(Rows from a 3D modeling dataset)
· · · ·

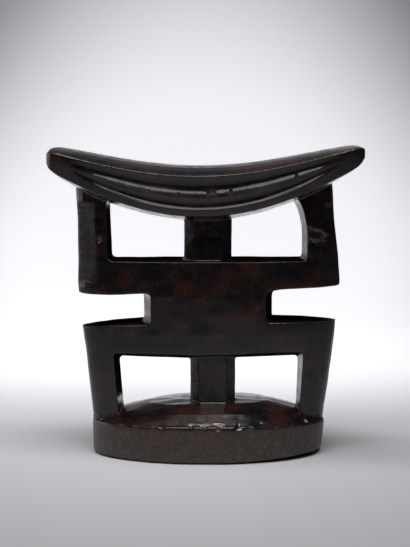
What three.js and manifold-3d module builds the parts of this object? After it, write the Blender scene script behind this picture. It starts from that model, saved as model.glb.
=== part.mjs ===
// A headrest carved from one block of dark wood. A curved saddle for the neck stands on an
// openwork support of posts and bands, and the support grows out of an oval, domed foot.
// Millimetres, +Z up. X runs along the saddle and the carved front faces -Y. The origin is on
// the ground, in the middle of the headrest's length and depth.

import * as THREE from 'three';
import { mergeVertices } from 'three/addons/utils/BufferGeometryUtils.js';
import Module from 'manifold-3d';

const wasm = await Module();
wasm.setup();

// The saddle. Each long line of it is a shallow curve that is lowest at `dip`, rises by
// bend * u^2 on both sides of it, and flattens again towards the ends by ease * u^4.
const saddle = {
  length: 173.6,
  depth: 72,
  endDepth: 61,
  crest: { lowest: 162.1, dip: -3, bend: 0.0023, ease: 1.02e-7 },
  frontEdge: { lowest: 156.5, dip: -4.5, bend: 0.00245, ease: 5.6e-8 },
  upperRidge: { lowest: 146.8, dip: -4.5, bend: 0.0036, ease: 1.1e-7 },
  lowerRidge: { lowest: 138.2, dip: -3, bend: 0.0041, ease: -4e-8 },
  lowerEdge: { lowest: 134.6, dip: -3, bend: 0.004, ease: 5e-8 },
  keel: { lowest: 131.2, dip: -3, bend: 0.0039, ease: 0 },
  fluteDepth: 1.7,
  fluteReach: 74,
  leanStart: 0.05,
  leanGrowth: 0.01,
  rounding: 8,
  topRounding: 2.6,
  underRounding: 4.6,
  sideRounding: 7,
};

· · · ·

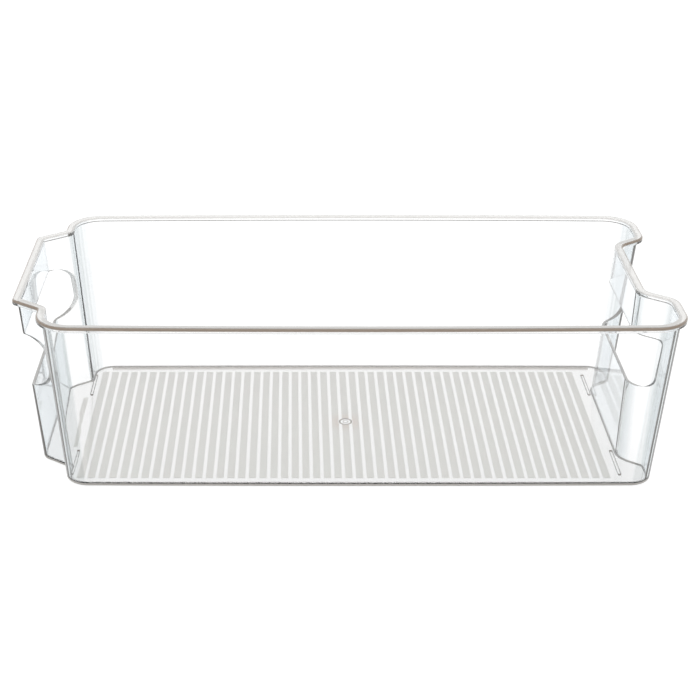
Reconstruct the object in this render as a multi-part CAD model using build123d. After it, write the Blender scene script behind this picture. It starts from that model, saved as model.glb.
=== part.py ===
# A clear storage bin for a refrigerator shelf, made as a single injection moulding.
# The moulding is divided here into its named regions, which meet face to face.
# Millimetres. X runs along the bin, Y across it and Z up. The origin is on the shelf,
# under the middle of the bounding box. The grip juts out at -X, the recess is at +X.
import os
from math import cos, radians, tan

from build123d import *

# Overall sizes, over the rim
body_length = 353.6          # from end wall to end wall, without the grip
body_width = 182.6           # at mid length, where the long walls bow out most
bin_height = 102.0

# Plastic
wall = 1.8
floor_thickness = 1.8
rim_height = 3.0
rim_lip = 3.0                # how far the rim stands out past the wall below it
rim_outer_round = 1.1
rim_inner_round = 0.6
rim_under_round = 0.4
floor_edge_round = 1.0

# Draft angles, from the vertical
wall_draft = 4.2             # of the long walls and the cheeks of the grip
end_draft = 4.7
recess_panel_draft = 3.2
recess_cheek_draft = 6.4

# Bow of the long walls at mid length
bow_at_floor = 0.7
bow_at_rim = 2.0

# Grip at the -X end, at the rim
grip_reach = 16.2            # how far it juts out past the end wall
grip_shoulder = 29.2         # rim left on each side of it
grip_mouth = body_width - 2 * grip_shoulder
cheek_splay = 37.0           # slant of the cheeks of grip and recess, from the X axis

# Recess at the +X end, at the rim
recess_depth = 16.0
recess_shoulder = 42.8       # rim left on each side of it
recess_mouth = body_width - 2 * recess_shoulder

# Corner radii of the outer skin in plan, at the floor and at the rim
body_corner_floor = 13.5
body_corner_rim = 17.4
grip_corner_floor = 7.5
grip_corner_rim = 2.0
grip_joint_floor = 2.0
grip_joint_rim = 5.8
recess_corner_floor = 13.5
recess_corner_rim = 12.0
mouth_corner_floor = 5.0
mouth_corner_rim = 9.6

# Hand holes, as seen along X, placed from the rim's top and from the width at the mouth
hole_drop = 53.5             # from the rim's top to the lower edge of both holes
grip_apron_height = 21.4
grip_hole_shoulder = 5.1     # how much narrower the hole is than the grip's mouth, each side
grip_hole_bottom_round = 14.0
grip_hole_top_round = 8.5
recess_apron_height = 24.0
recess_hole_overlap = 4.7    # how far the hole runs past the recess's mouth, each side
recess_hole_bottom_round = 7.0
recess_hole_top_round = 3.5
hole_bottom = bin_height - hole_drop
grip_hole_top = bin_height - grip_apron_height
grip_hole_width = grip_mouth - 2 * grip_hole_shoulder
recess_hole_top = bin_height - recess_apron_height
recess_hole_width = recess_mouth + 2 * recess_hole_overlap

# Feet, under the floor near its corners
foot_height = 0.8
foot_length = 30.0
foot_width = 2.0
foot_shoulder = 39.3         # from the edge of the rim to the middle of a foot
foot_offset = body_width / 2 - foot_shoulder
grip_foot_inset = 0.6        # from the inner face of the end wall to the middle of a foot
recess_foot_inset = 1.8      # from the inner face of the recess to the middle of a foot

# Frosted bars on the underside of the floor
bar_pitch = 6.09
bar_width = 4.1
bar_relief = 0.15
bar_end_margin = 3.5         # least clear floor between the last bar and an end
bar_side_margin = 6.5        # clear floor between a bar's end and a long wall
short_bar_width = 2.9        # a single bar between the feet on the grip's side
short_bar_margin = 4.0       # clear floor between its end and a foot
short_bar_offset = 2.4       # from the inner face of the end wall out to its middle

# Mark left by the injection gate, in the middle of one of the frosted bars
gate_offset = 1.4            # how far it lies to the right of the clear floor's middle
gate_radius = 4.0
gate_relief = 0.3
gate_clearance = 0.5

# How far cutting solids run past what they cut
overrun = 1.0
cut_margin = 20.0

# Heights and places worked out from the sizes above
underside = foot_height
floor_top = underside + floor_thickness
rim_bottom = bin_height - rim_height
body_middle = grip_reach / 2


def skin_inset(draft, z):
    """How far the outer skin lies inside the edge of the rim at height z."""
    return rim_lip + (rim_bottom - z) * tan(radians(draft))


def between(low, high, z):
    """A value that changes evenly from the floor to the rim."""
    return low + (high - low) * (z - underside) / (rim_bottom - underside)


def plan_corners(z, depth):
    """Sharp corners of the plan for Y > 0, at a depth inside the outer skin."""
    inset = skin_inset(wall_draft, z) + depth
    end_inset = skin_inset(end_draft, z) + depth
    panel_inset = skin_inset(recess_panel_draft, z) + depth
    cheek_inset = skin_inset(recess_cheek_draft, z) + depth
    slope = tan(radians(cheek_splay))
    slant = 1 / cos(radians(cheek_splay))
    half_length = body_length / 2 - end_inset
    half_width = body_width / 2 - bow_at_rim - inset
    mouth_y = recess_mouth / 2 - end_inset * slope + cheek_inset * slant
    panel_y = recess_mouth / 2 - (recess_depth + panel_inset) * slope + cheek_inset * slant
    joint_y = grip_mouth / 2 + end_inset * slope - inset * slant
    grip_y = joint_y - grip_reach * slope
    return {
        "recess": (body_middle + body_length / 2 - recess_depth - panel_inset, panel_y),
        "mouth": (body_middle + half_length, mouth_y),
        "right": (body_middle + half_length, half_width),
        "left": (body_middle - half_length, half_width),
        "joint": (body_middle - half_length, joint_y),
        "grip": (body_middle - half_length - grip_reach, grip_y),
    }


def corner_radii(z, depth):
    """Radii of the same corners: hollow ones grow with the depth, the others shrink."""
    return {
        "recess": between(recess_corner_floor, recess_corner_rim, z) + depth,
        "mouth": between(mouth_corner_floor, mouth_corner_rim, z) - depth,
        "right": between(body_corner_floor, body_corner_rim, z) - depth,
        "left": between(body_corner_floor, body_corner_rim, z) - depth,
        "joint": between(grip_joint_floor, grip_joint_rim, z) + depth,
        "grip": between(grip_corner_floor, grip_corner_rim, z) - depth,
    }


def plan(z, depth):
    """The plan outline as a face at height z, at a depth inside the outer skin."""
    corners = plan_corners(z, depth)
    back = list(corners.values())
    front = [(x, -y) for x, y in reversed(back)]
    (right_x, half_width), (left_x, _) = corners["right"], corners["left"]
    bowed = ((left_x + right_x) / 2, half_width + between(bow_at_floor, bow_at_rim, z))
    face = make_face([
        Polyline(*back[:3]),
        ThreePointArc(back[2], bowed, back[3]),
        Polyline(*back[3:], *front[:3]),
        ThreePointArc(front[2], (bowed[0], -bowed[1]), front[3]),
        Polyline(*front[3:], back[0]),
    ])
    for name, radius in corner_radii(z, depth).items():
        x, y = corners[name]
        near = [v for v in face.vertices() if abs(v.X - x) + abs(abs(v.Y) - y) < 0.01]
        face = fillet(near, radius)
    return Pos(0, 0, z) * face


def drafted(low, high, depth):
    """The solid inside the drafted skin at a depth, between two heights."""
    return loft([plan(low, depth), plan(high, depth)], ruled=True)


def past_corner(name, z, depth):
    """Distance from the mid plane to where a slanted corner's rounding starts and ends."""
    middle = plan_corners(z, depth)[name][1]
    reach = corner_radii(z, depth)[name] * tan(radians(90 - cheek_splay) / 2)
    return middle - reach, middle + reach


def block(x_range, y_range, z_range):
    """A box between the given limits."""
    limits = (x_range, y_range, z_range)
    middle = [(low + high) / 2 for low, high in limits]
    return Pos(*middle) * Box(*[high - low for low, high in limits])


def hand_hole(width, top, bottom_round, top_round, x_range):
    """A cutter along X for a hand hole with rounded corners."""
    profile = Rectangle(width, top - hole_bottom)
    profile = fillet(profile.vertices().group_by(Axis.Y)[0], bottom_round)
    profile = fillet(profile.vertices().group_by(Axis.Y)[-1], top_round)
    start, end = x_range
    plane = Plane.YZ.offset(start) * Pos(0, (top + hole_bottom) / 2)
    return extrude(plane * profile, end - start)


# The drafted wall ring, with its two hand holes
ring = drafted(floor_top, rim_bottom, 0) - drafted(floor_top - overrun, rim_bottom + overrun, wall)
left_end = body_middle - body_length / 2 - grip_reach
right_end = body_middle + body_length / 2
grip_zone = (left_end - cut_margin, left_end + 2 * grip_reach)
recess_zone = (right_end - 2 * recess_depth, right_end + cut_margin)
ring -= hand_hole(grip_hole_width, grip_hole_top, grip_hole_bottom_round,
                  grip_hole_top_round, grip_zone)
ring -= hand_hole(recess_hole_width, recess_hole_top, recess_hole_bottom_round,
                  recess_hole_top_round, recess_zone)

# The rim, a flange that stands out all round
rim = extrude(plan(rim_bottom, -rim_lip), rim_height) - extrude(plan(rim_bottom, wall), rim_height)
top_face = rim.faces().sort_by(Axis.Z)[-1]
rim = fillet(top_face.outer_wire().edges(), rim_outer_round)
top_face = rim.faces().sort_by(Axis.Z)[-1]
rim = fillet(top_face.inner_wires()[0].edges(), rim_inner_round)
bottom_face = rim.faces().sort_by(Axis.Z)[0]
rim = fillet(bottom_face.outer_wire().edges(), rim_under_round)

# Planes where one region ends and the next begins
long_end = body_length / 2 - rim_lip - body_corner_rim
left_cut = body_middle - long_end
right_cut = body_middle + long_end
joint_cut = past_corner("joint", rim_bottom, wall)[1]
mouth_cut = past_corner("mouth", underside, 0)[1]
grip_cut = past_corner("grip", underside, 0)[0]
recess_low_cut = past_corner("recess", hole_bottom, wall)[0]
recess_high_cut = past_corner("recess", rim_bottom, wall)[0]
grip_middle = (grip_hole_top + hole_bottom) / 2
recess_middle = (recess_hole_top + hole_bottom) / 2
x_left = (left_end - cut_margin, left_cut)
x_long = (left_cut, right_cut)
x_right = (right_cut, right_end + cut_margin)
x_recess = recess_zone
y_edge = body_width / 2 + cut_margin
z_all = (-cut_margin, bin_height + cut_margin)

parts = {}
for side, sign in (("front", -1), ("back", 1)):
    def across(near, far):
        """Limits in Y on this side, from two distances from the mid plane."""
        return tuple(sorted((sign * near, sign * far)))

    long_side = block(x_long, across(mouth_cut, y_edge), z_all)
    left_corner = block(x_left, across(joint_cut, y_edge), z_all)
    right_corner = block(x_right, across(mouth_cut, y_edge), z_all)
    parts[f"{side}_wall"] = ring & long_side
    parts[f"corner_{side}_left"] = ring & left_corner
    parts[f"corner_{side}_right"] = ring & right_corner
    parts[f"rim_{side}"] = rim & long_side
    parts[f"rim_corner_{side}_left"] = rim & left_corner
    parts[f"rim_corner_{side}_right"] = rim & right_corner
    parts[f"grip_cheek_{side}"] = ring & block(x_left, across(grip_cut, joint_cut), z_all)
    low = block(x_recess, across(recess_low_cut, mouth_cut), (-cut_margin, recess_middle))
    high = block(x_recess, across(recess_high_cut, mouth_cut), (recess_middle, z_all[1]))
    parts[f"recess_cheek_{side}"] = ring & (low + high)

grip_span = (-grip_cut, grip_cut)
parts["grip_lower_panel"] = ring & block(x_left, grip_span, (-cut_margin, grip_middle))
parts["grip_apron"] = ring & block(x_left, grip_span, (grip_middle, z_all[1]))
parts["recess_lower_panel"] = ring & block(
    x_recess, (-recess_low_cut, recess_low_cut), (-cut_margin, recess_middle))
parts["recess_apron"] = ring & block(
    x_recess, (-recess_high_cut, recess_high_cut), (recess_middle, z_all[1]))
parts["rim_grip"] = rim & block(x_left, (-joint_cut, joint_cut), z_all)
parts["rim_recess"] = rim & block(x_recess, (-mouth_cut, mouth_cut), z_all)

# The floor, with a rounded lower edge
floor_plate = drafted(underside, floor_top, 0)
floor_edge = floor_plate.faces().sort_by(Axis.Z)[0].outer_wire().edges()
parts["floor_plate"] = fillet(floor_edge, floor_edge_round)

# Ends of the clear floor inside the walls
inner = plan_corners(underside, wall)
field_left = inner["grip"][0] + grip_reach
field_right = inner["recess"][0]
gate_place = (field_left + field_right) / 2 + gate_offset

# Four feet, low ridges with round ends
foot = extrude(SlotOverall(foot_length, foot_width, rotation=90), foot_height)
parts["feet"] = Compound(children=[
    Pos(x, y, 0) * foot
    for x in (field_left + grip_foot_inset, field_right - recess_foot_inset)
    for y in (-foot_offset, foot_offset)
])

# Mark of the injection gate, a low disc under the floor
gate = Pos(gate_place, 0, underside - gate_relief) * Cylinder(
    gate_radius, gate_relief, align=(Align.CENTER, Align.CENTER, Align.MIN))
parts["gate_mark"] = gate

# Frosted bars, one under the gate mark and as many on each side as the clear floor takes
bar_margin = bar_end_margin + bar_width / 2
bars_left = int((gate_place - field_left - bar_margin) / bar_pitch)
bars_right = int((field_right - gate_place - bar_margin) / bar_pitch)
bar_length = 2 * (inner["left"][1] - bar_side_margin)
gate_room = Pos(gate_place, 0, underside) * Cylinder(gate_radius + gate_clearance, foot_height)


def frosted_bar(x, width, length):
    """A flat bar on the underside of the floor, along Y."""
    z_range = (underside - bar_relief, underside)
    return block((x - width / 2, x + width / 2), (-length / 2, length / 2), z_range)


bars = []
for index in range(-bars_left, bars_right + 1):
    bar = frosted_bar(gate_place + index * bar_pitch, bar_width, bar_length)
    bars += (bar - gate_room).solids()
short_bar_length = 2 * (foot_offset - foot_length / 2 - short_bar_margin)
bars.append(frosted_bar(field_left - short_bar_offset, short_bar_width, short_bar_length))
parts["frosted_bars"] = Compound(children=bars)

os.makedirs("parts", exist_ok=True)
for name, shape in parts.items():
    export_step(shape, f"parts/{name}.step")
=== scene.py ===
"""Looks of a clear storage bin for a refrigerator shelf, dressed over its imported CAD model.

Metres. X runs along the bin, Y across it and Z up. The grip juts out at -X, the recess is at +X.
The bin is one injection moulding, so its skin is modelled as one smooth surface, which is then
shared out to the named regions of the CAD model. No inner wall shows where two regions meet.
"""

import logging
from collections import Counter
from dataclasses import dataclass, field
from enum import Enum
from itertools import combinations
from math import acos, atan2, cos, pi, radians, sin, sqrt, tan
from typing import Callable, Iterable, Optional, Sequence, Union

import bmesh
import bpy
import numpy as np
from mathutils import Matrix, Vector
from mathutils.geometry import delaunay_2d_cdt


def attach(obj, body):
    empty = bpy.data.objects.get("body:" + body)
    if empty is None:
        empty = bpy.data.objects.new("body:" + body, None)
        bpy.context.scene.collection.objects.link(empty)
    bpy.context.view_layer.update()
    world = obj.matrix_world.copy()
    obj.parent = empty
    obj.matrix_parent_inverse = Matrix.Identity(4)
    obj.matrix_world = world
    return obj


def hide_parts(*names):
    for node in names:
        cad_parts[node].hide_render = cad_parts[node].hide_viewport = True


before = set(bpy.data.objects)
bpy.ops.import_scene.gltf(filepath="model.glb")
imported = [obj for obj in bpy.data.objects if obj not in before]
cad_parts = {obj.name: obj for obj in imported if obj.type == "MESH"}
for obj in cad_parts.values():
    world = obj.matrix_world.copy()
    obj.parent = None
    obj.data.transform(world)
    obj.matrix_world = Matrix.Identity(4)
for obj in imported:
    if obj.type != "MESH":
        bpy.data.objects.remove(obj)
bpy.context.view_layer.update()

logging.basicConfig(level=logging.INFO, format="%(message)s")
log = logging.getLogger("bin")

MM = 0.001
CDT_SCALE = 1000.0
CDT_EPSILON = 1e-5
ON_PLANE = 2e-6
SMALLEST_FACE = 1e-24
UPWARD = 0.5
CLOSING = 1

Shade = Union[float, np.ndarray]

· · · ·

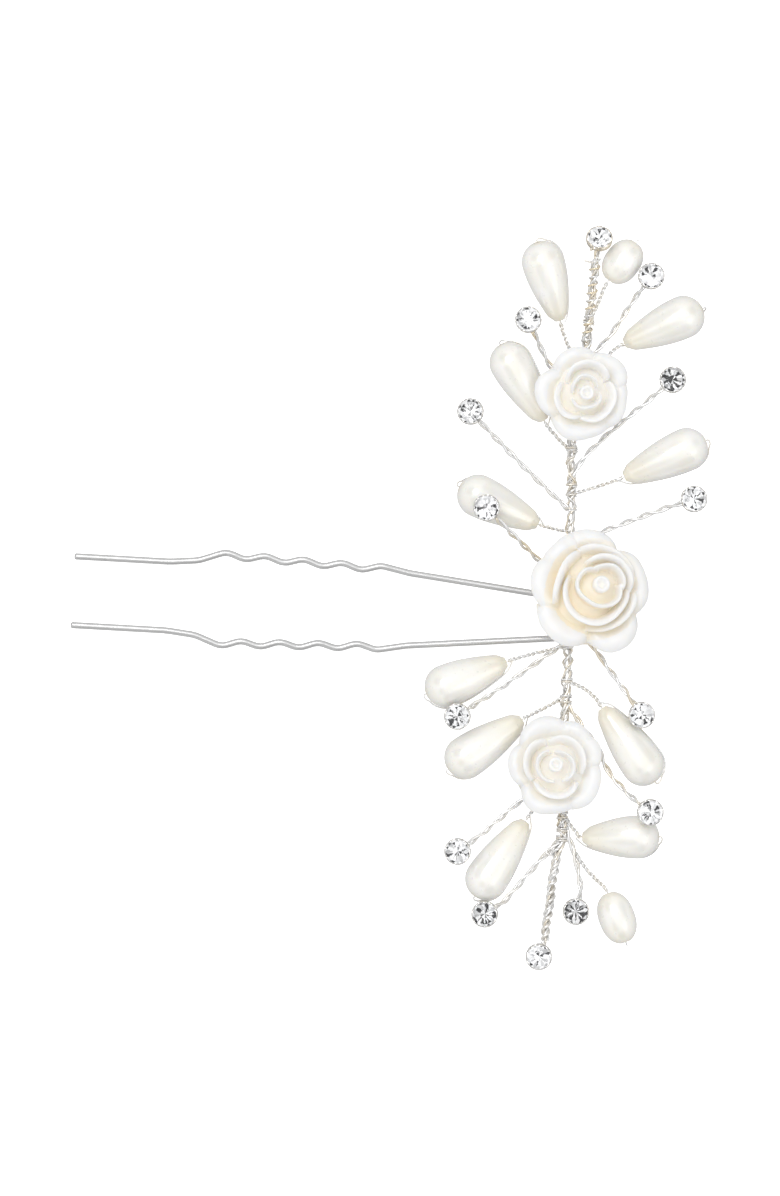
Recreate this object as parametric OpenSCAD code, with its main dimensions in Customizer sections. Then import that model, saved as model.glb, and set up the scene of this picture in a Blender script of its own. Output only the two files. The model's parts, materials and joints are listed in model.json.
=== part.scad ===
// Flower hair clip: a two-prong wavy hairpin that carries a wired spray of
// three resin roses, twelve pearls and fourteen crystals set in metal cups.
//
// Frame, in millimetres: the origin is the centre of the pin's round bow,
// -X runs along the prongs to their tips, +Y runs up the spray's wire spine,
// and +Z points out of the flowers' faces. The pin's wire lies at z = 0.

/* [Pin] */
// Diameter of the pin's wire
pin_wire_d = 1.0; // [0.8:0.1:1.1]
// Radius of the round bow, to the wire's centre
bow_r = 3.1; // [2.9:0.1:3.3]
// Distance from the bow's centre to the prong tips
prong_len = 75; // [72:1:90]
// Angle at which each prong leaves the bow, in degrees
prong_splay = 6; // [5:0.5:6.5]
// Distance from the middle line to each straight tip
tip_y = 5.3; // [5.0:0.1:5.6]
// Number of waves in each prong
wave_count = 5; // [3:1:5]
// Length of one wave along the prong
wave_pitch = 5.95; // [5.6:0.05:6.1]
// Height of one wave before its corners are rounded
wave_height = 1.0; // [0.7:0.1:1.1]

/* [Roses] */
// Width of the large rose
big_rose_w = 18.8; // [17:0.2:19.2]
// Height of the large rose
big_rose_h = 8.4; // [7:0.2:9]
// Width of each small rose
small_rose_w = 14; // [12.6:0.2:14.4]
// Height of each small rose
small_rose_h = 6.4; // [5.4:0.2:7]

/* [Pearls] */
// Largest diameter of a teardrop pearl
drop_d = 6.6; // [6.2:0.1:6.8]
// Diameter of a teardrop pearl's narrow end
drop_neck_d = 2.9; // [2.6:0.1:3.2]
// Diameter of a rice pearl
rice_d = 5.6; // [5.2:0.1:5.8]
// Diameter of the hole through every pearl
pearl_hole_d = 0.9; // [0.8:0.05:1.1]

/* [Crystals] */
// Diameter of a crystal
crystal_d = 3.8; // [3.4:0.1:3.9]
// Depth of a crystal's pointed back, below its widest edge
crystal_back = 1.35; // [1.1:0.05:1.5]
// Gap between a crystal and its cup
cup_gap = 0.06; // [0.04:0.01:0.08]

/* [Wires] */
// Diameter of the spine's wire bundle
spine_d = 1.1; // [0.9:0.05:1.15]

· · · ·

> [Problem]: Each line from the one holding "obj.data.transform(world)" to the one holding "Shade = Union[float, np.ndarray]", those two included, is to be transcribed exactly, and no other line.

> [Written answer]:
    obj.data.transform(world)
    obj.matrix_world = Matrix.Identity(4)
for obj in imported:
    if obj.type != "MESH":
        bpy.data.objects.remove(obj)
bpy.context.view_layer.update()

logging.basicConfig(level=logging.INFO, format="%(message)s")
log = logging.getLogger("bin")

MM = 0.001
CDT_SCALE = 1000.0
CDT_EPSILON = 1e-5
ON_PLANE = 2e-6
SMALLEST_FACE = 1e-24
UPWARD = 0.5
CLOSING = 1

Shade = Union[float, np.ndarray]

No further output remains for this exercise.